Outras salas começaram a ser consolidadas na região central. Nesse período, a Família Daux assume as concessões de projeções de Cinema em fitas de 35mm das principais distribuidoras da época. É deles o Roxy, inaugurado em 1944 no mesmo espaço anexo à Catedral onde funcionaram o Cine Centro Popular e o Odeon. A novidade acabaria por se tornar um sucesso de público, com sessões a partir das 14h.

Além do Ritz e do Roxy, o grupo empresarial também abriu mais salas na ilha em pouco mais de duas décadas. A primeira foi em julho de 1954: o Cine São José, em frente ao Cine Roxy. Foi anunciado como "o melhor cinema do sul do Brasil, nem São Paulo tinha aquilo" afirma Osni, — "embora eu acredito que tivesse, aqueles palácios de cinema dos anos 20”. De fato havia luxo: era um cinema com aproximadamente mil poltronas, iluminação de ponta e pinturas em alto relevo feitas por Franklin Cascaes nas paredes. Em 1975, seria a vez do Cine Cecomtur, feito em anexo ao projeto de hotel. Ambos os espaços foram tidos como os mais luxuosos de suas respectivas gerações, com preços mais caros e exigência de traje social.

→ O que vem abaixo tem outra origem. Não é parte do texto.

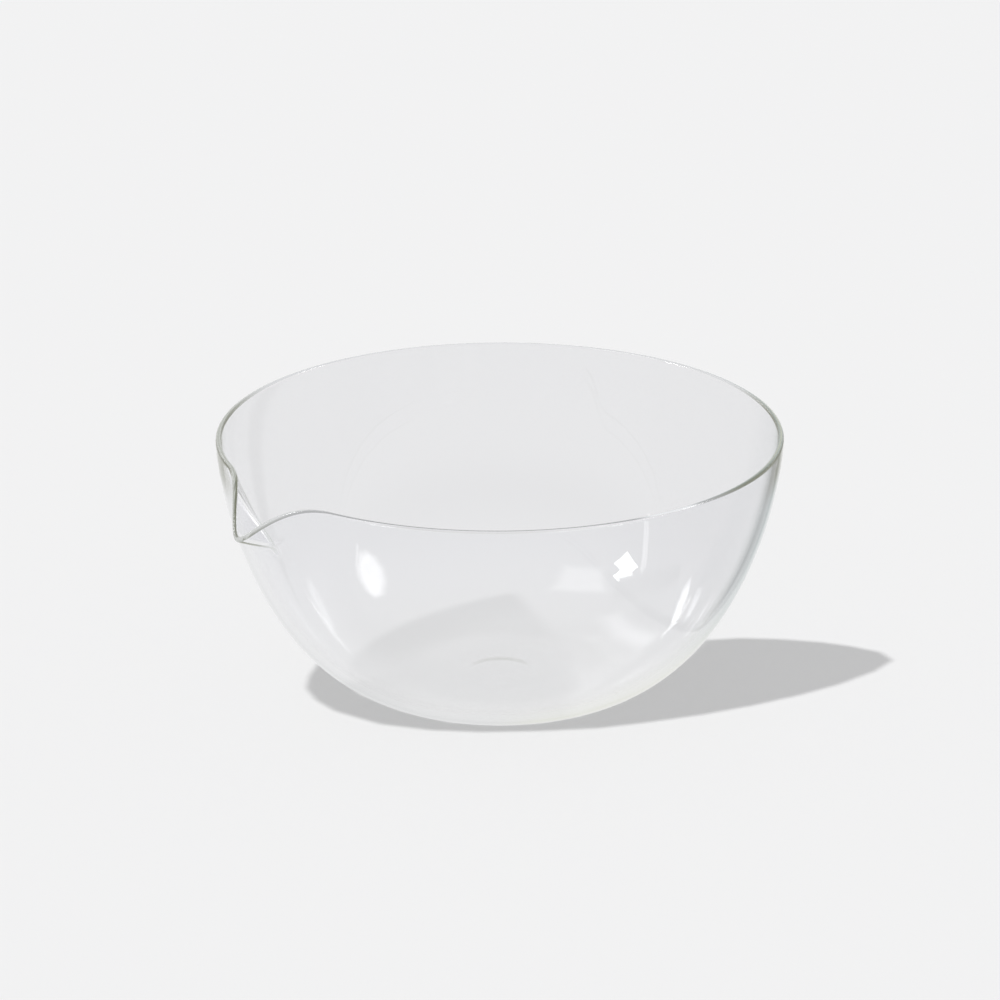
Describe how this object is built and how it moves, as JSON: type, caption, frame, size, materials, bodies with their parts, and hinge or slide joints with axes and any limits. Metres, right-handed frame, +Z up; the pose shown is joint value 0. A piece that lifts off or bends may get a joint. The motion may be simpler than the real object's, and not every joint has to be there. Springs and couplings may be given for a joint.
{
  "type": "batter bowl",
  "caption": "Small round clear glass mixing bowl with a pulled pouring lip, for mixing and pouring batter or sauce.",
  "frame": {"origin": "on the bowl's axis, in the plane of its foot", "axes": "+Z up along the bowl's axis, +X towards the tip of the pouring lip"},
  "size_m": [0.1455, 0.137, 0.065],
  "materials": {
    "clear_glass": "polished"
  },
  "bodies": {
    "root": {"bowl": "clear_glass"}
  },
  "joints": []
}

‘Seu’ Osni exibe um dos recortes dos jornais antigos, anunciando o Cine 
Central de Darci Costa. O ano do registro é 1959 (Foto: Gabriel Volinger)

Mas nem só de grandes salas viveu Florianópolis.

Em 1959, Darci Costa, jornalista aficionado por cinemas desde a juventude, alugou o andar superior da Confeitaria Chiquinho — onde hoje é a Livrarias Catarinense da Felipe Schmidt — e lá estabeleceu o Cine Central. Segundo os registros de Osni, o Central foi inaugurado com a exibição de 'Os Sete Samurais', de Akira Kurosawa. A sua projeção feita em filmes de 16mm acabou por desafiar a concorrência dos principais cinemas da capital, que exibiam apenas pacotes comprados com fitas de 35mm, padrão da indústria. Sem muitos recursos diante das demais salas, o Central encerrou atividades em março de 1960. Mas Darci não desistiria — décadas depois, criaria um dos Cineclubes mais longevos da cidade.

Elegância e Vivência

Os cinemas em Florianópolis nesse período tinham uma série de peculiaridades, perdidas com as salas atuais. Não necessariamente boas, mas para os pesquisadores da área demarcaram o espírito de um tempo, que eles mesmos viveram. “A época do Roxy mesmo eu peguei, toda tardinha de domingo tava lá, feliz da vida, trocando gibis”, conta Ramos, que era frequentador assíduo. Osni também lembra disso, pois tinha dias que ele “chegava às duas horas e só saía às seis. Todo mundo ia ao cinema, era a diversão mais popular, mais barata que se teve.”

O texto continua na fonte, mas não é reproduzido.